3. Is it repetitive?

Freeing employees from repetitive tasks is one of the basic principles of robotic process automation. Previously, custom built software was required to automate repetitive tasks such as report creation with data pulled from multiple sources. It was more efficient to assign a human to do the report creation task because it might involve logging into multiple websites at specific times and then creating the report. With RPA, the same task can be handled with a custom built bot that would take just weeks to create and train. Once built, the same task can be accomplished in minutes by the bot. This frees the human to attack complex and creative questions.

  1. What is the robotic process automation Readiness level of your firm?
    1. Stage 1 – Initialization: Is your firm in the experimentation stage of robotic process automation, where you are only trying to understand it and deploy it within existing service contract agreements? Typically, in this stage, you may still be undecided in making a long-term commitment to RPA and so you would keep it only at the edges of your portfolio.

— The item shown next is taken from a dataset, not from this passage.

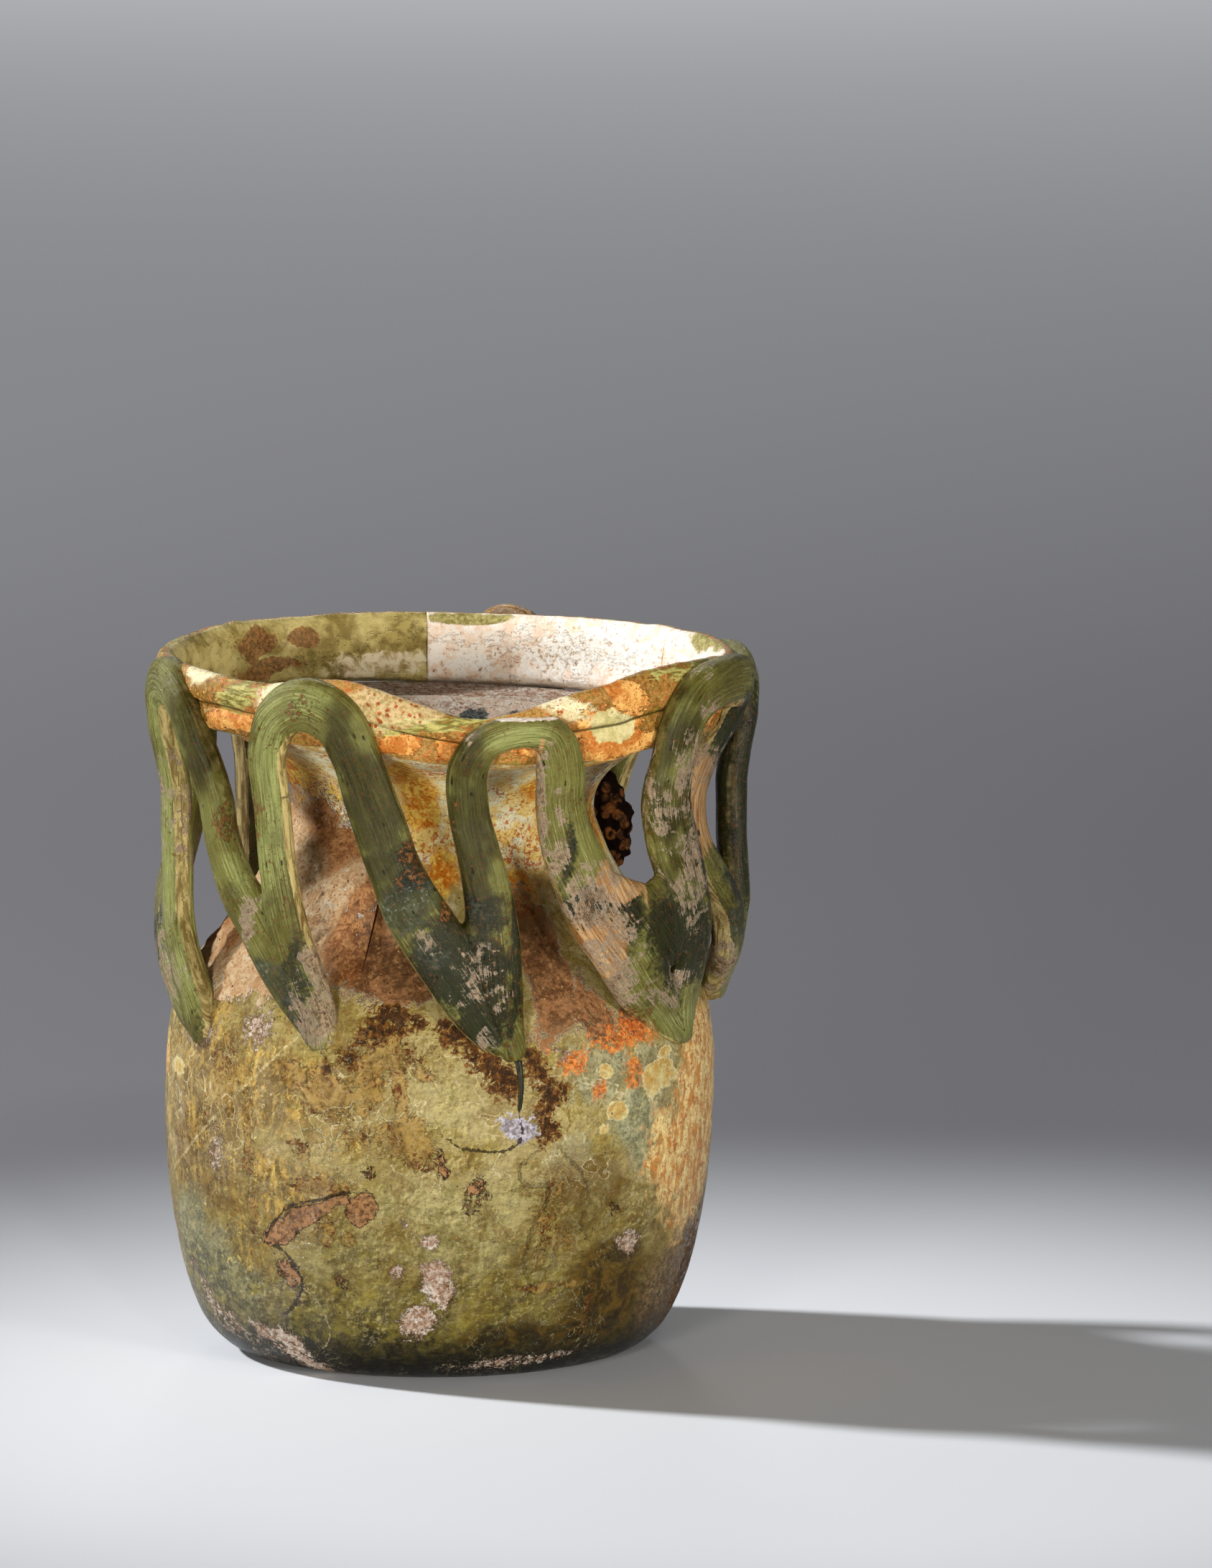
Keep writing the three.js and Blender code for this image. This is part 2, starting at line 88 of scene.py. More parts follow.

    2. Stage 2 – Industrialization: Firms in this stage have decided that RPA will work well. They start out by hiring a robotic process automation implementation provider to tactically deploy bots in a variety of business processes. Business processes chosen are typically ones that improve the bottom-line of the company by saving money. Firms are also willing to use Cognitive RPA to assist humans in complex tasks
    3. Stage 3 Institutionalization: Globally, very few firms have reached this level. The few who have, show extreme results in traditional productivity metrics such as revenue per employee. When a firm has a long-term commitment to using robotic process automation as part of service delivery and products it creates, it has the ability to change the fundamental business model by improving the capacity of the organization.